Data provided:
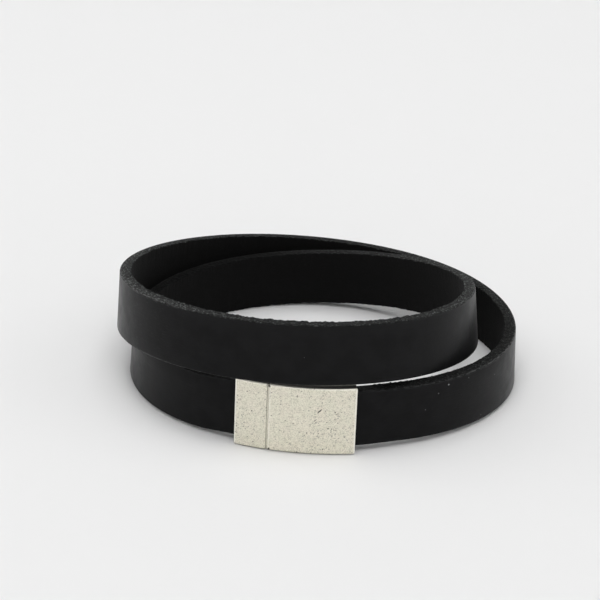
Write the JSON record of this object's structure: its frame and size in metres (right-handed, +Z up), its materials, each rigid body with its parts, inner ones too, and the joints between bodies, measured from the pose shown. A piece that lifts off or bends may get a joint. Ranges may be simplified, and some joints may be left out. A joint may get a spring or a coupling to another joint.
{
  "type": "double-wrap leather bracelet with magnetic clasp",
  "caption": "Flat leather strap wound twice round and joined by a curved two-part cast clasp, lying on its edge.",
  "frame": {"origin": "middle of the bracelet's footprint, on the surface it lies on", "axes": "+Z up through the open hollow, -Y towards the clasp's outer face, -X towards the clasp's short half"},
  "size_m": [0.0692, 0.0688, 0.023],
  "materials": {
    "strap_leather": "smooth black leather, satin on the grain side, matt on the flesh side, dyed rough cut edges",
    "clasp_metal": "antique silver plated zinc casting, satin, finely pitted",
    "magnet_metal": "nickel plated magnet"
  },
  "bodies": {
    "root": {"strap": "strap_leather", "clasp_short_half": "clasp_metal", "clasp_long_half": "clasp_metal", "tongue_magnet": "magnet_metal", "socket_magnet": "magnet_metal"}
  },
  "joints": []
}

Directions: Restate every line of the data word for word.

Written solution:
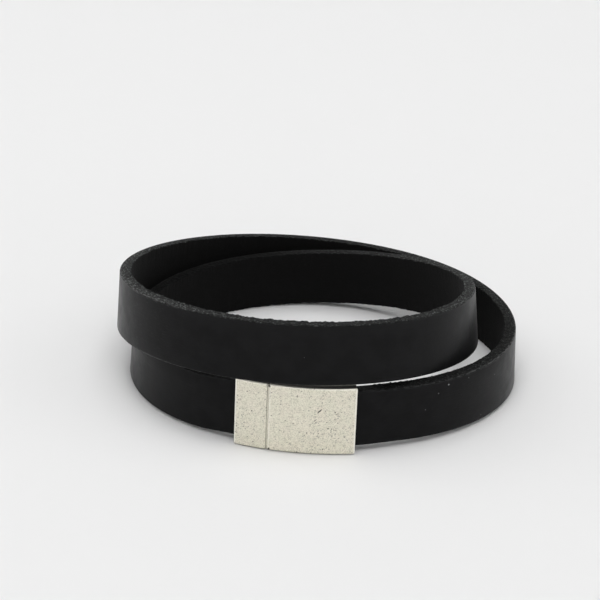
Write the JSON record of this object's structure: its frame and size in metres (right-handed, +Z up), its materials, each rigid body with its parts, inner ones too, and the joints between bodies, measured from the pose shown. A piece that lifts off or bends may get a joint. Ranges may be simplified, and some joints may be left out. A joint may get a spring or a coupling to another joint.
{
  "type": "double-wrap leather bracelet with magnetic clasp",
  "caption": "Flat leather strap wound twice round and joined by a curved two-part cast clasp, lying on its edge.",
  "frame": {"origin": "middle of the bracelet's footprint, on the surface it lies on", "axes": "+Z up through the open hollow, -Y towards the clasp's outer face, -X towards the clasp's short half"},
  "size_m": [0.0692, 0.0688, 0.023],
  "materials": {
    "strap_leather": "smooth black leather, satin on the grain side, matt on the flesh side, dyed rough cut edges",
    "clasp_metal": "antique silver plated zinc casting, satin, finely pitted",
    "magnet_metal": "nickel plated magnet"
  },
  "bodies": {
    "root": {"strap": "strap_leather", "clasp_short_half": "clasp_metal", "clasp_long_half": "clasp_metal", "tongue_magnet": "magnet_metal", "socket_magnet": "magnet_metal"}
  },
  "joints": []
}